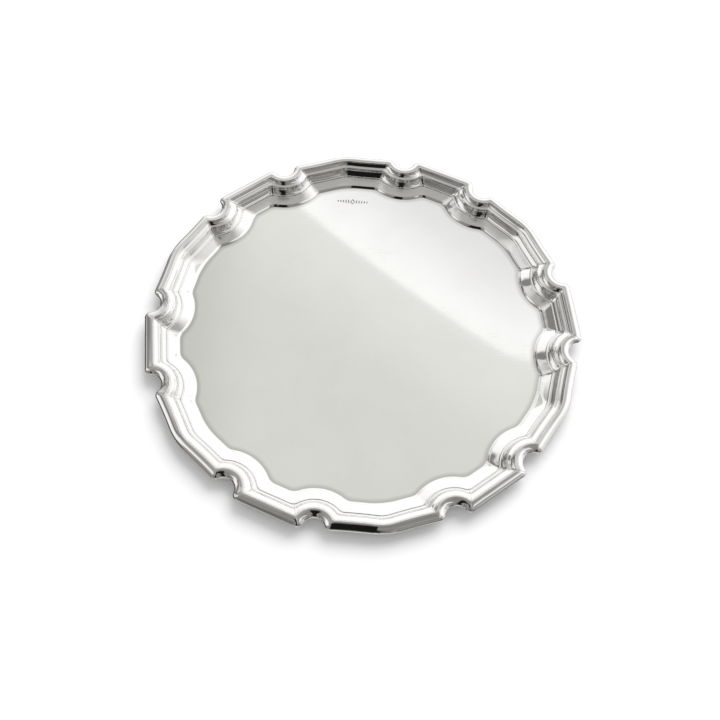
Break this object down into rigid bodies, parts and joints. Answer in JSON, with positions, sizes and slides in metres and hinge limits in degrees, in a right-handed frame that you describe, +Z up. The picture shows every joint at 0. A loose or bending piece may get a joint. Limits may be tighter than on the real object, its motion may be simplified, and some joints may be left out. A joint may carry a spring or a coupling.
{
  "type": "offering plate",
  "caption": "Round polished silver plate with a flat well and a raised, stepped and scalloped moulded border turned down at its edge.",
  "frame": {"origin": "centre of the flat underside of the well, which the plate rests on", "axes": "+Z up, out of the well; +X to the middle of a short straight length of the border; +Y to the peak of a bracket length"},
  "size_m": [0.254, 0.2552, 0.0097],
  "materials": {
    "sheet_silver": "mirror-polished silver, flat, with fine handling scratches",
    "cast_silver": "mirror-polished silver, moulded, slightly softened on its high edges"
  },
  "bodies": {
    "root": {"well_plate": "sheet_silver", "rim_bracket_1": "cast_silver", "rim_bracket_2": "cast_silver", "rim_bracket_3": "cast_silver", "rim_bracket_4": "cast_silver", "rim_bracket_5": "cast_silver", "rim_bracket_6": "cast_silver", "rim_straight_1": "cast_silver", "rim_straight_2": "cast_silver", "rim_straight_3": "cast_silver", "rim_straight_4": "cast_silver", "rim_straight_5": "cast_silver", "rim_straight_6": "cast_silver", "rim_scallop_1": "cast_silver", "rim_scallop_2": "cast_silver", "rim_scallop_3": "cast_silver", "rim_scallop_4": "cast_silver", "rim_scallop_5": "cast_silver", "rim_scallop_6": "cast_silver", "rim_scallop_7": "cast_silver", "rim_scallop_8": "cast_silver", "rim_scallop_9": "cast_silver", "rim_scallop_10": "cast_silver", "rim_scallop_11": "cast_silver", "rim_scallop_12": "cast_silver"}
  },
  "joints": []
}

* Required work *
Write the material out again word for word.

* Exercise response *
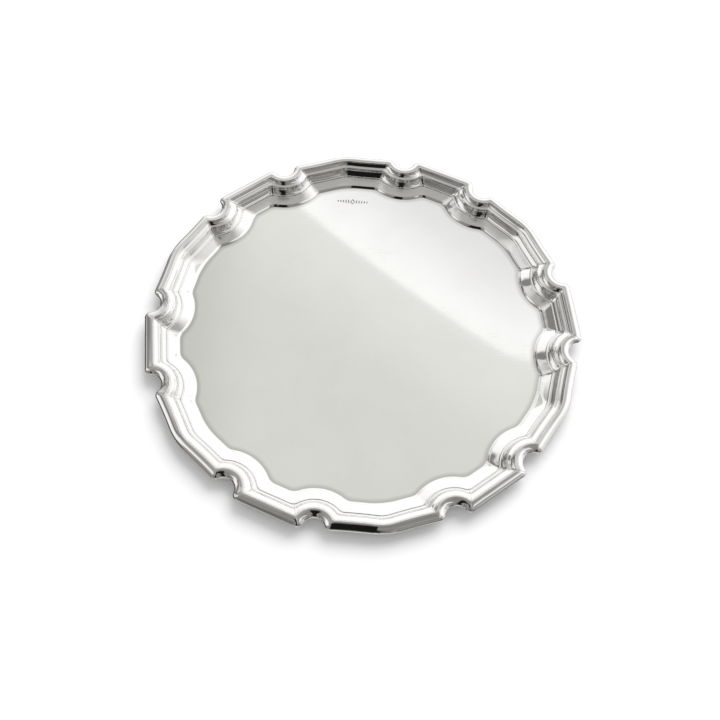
Break this object down into rigid bodies, parts and joints. Answer in JSON, with positions, sizes and slides in metres and hinge limits in degrees, in a right-handed frame that you describe, +Z up. The picture shows every joint at 0. A loose or bending piece may get a joint. Limits may be tighter than on the real object, its motion may be simplified, and some joints may be left out. A joint may carry a spring or a coupling.
{
  "type": "offering plate",
  "caption": "Round polished silver plate with a flat well and a raised, stepped and scalloped moulded border turned down at its edge.",
  "frame": {"origin": "centre of the flat underside of the well, which the plate rests on", "axes": "+Z up, out of the well; +X to the middle of a short straight length of the border; +Y to the peak of a bracket length"},
  "size_m": [0.254, 0.2552, 0.0097],
  "materials": {
    "sheet_silver": "mirror-polished silver, flat, with fine handling scratches",
    "cast_silver": "mirror-polished silver, moulded, slightly softened on its high edges"
  },
  "bodies": {
    "root": {"well_plate": "sheet_silver", "rim_bracket_1": "cast_silver", "rim_bracket_2": "cast_silver", "rim_bracket_3": "cast_silver", "rim_bracket_4": "cast_silver", "rim_bracket_5": "cast_silver", "rim_bracket_6": "cast_silver", "rim_straight_1": "cast_silver", "rim_straight_2": "cast_silver", "rim_straight_3": "cast_silver", "rim_straight_4": "cast_silver", "rim_straight_5": "cast_silver", "rim_straight_6": "cast_silver", "rim_scallop_1": "cast_silver", "rim_scallop_2": "cast_silver", "rim_scallop_3": "cast_silver", "rim_scallop_4": "cast_silver", "rim_scallop_5": "cast_silver", "rim_scallop_6": "cast_silver", "rim_scallop_7": "cast_silver", "rim_scallop_8": "cast_silver", "rim_scallop_9": "cast_silver", "rim_scallop_10": "cast_silver", "rim_scallop_11": "cast_silver", "rim_scallop_12": "cast_silver"}
  },
  "joints": []
}